Dans ces trois exemples, l’humanisme reprend le dessus sur la réalité de la guerre, de la famine, – de la vie. L’espace d’un instant, tout le reste ne semble plus avoir d’importance, toutes les souffrances sont oubliées et même jugées futiles comparées au simple fait d’être en vie et de partager un moment de bonheur collectif.
Conclusion
Après ce long examen, qui se voulait le plus exhaustif possible pour rendre compte à la fois de l’immense richesse de la filmographie de John Ford et de l’omniprésence de scènes musicales, on se rend compte qu’il est difficile de donner une seule direction à l’utilisation de la musique dans cette œuvre fleuve.

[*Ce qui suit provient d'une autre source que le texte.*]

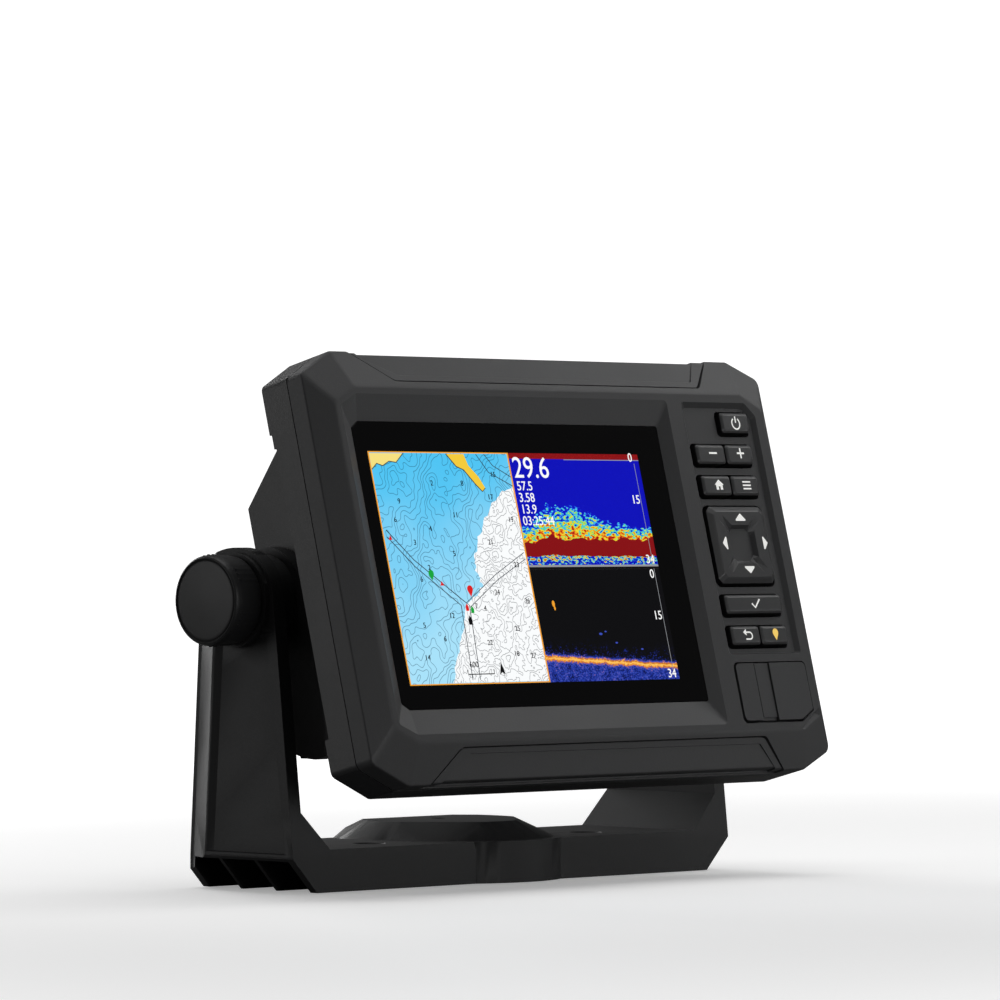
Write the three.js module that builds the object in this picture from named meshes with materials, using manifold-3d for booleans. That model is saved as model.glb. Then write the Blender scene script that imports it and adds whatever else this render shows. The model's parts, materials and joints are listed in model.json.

Si l’humanisme est une dimension transversale qui s’observe autant dans la musique que dans les dialogues et la mise en scène en elle-même, le mot à retenir n’a pas changé : celui de lien. Si se plonger dans la chevauchée fordienne est aussi passionnant, si revoir des films que l’on connaît déjà par cœur ne lasse jamais, si réentendre les mêmes musiques et les mêmes chants dans de nombreux films a quelque chose d’aussi bienfaiteur, c’est que le spectateur, à force de parcourir ces films, se sent entièrement investi et intégré à cette grande famille cinématographique. On incorpore les codes, on retient les visages d’acteurs de plus en plus familiers eux aussi, on se rappelle certains paysages que l’on redécouvre sous des angles nouveaux, et on sent évidemment résonner en soi-même ces mélodies du passé qui ne cessent d’actualiser l’inconscient.
Et finalement, faire partie de la grande famille de John Ford, c’est ne jamais pouvoir s’en défaire. À l’image des fils de Qu’elle était verte ma vallée, revenant au domicile familial sous les yeux brillants de larmes de leur mère, après de longs mois passés sans donner de nouvelles, l’amateur de John Ford est toujours un peu ému à l’idée de rentrer chez lui, de retrouver Ethan, Clementine, Wyatt, M. Priest et tant d’autres, et de chanter avec eux la symphonie de leurs aventures.